The Best Snorkeling Spot For Whale Sharks

Ellen Cuylaerts
Most scuba divers have a bucket list, things we want to see, places we want to visit, animals we want to encounter, all before we leave this blue planet.
Like many people, I have a few. On my recent dive trip to Mexico I had no idea I'd be marking most of them off my list ... in one dive.
Our travels brought us to Isla Mujeres, a small island close to Cancun on the Caribbean coast of Mexico. Twenty miles north, a feeding aggregation of the biggest fish in the ocean takes place every year from May until September. It’s big business for local operators, trips cost around $125 per person with the max capacity at about eight.
About an hour and half later, Big Fish Expeditions brought us to a diver's haven: big dorsal fins slice the surface followed by the tips of tail fins, wide open mouths gulp the nutrient rich water filled with thousands of fish eggs. What’s all the frenzy? We're talking ... whale sharks!!!

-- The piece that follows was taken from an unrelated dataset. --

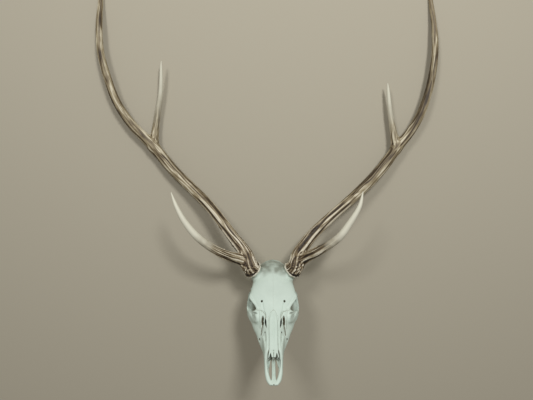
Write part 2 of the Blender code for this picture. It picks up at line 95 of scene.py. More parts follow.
def smooth_line(points, spacing=2.0, closed=False):
    """Evenly spaced points on a smooth curve through the given ones."""
    knots = np.array(points, float)
    if closed:
        padded = np.vstack([knots[-1], knots, knots[0], knots[1]])
    else:
        padded = np.vstack([2 * knots[0] - knots[1], knots, 2 * knots[-1] - knots[-2]])
    fine = []
    for before, here, there, after in zip(padded, padded[1:], padded[2:], padded[3:]):
        t = np.arange(0, 1, 0.05)[:, None]
        fine.append(0.5 * (
            2 * here + (there - before) * t
            + (2 * before - 5 * here + 4 * there - after) * t ** 2
            + (3 * here - before - 3 * there + after) * t ** 3
        ))
    fine = np.vstack([*fine, padded[-2]])
    length = np.r_[0, np.cumsum(np.linalg.norm(np.diff(fine, axis=0), axis=1))]
    count = max(2, int(round(length[-1] / spacing)) + 1)
    wanted = np.linspace(0, length[-1], count)
    return np.stack([np.interp(wanted, length, fine[:, axis]) for axis in range(3)], axis=1)


def soft_min(a, b, blend):
    """The smaller of two, rounded where they are within the blend of each other."""
    if blend <= 0:
        return np.minimum(a, b)
    near = np.maximum(blend - np.abs(a - b), 0.0)
    return np.minimum(a, b) - near * near / (4 * blend)


def ramp(value, start, end):
    """From 0 at start to 1 at end, eased at both."""
    t = np.clip((value - start) / (end - start), 0.0, 1.0)
    return t * t * (3 - 2 * t)


def between_corners(corner, t, value_at):
    """The value at places between the eight corners round each, from their shares t."""
    total = np.zeros(len(t), t.dtype)
    for far in np.ndindex(2, 2, 2):
        weight = 1
        for axis in range(3):
            weight = weight * (t[:, axis] if far[axis] else 1 - t[:, axis])
        total += weight * value_at(corner + far)
    return total


def noise(points, size, seed):
    """Smooth random relief between -1 and 1 at points, with lumps of the given size."""
    table = np.random.default_rng(seed).uniform(-1.0, 1.0, 1 << 15).astype(np.float32)
    scaled = np.asarray(points, np.float64) / np.asarray(size, np.float64)
    corner = np.floor(scaled).astype(np.int64)
    t = (scaled - corner).astype(np.float32)

    def value_at(at):
        key = at[:, 0] * 73856093 ^ at[:, 1] * 19349663 ^ at[:, 2] * 83492791
        return table[key & (len(table) - 1)]

    return between_corners(corner, t * t * (3 - 2 * t), value_at)


# ---------------------------------------------------------------- forms: (low, high, distance)
def beyond_section(across, up, half, tall, power):
    """How far places lie outside a rounded section, from their shares of its half sizes. The
    power is how square it is: 2 is an ellipse, more is boxier."""
    across, up = across + TINY, up + TINY
    across_power, up_power = across ** power, up ** power
    size = (across_power + up_power) ** (1 / power)
    slope = np.hypot(across_power / across / half, up_power / up / tall) * size ** (1 - power)
    return (size - 1) / slope


def between_ends(found, y, rows, blend):
    """The distance to a long form, closed off at its first and last row."""
    over = np.maximum(y - rows[-1, 0], rows[0, 0] - y)
    return -soft_min(-found, -over, blend)


def loft(stations, ends=4.0):
    """Sections across Y, from their place, half width, lowest, widest and highest height, and
    how square they are above and below the widest."""
    rows = np.array(stations, float)
    low = (-rows[:, 1].max(), rows[0, 0], rows[:, 2].min())
    high = (rows[:, 1].max(), rows[-1, 0], rows[:, 4].max())

    def distance(x, y, z):
        at = smooth_rows(rows, y.ravel())[None, :, :, None].astype(np.float32)
        half, bottom, wide, top, crown, keel = (at[:, :, column] for column in range(6))
        upper = z >= wide
        tall = np.where(upper, top - wide, wide - bottom)
        power = np.where(upper, crown, keel)
        found = beyond_section(np.abs(x) / half, np.abs(z - wide) / tall, half, tall, power)
        return between_ends(found, y, rows, ends)

    return low, high, distance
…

Not one, not two, but hundreds.
My family and I get in the water, adjusted to the environment and the first whale shark passed us … some 30 feet away. The animal itself was so huge that it appeared to move slowly. (With a speed of three miles per hour, it appeared to be an illusion.) Our first impulse is to fin a little closer but by the time we near, the only body part in sight is its tail fin waving goodbye. Laughing in my mask, I look back at my kids as a second whale shark passes much closer and decides to empty his bowels. We laugh as the cloud of dissolving poo resembles a series of stacking thunderclouds and diminishes the visibility to 10 feet. Back to staring in the blue, an oceanic manta ray flies up from the depths and graciously turns around us. Oh my, is this real?
It even got better. We started to anticipate the location of the feeding whale sharks by looking at the surface and the direction the dorsal fins were going. Finning the lungs out of our body in search of good shots, we soon spotted manta action below us. The Oceanic manta rays swam upside down, their white bellies visible from the surface, barrel rolling one after the other. Add some sightings of mobula rays and songs of dolphins, and the four days we had in the water quickly filled my bucket list.
But I’m not going to mark them off that list just yet. I need an excuse to do it all over again.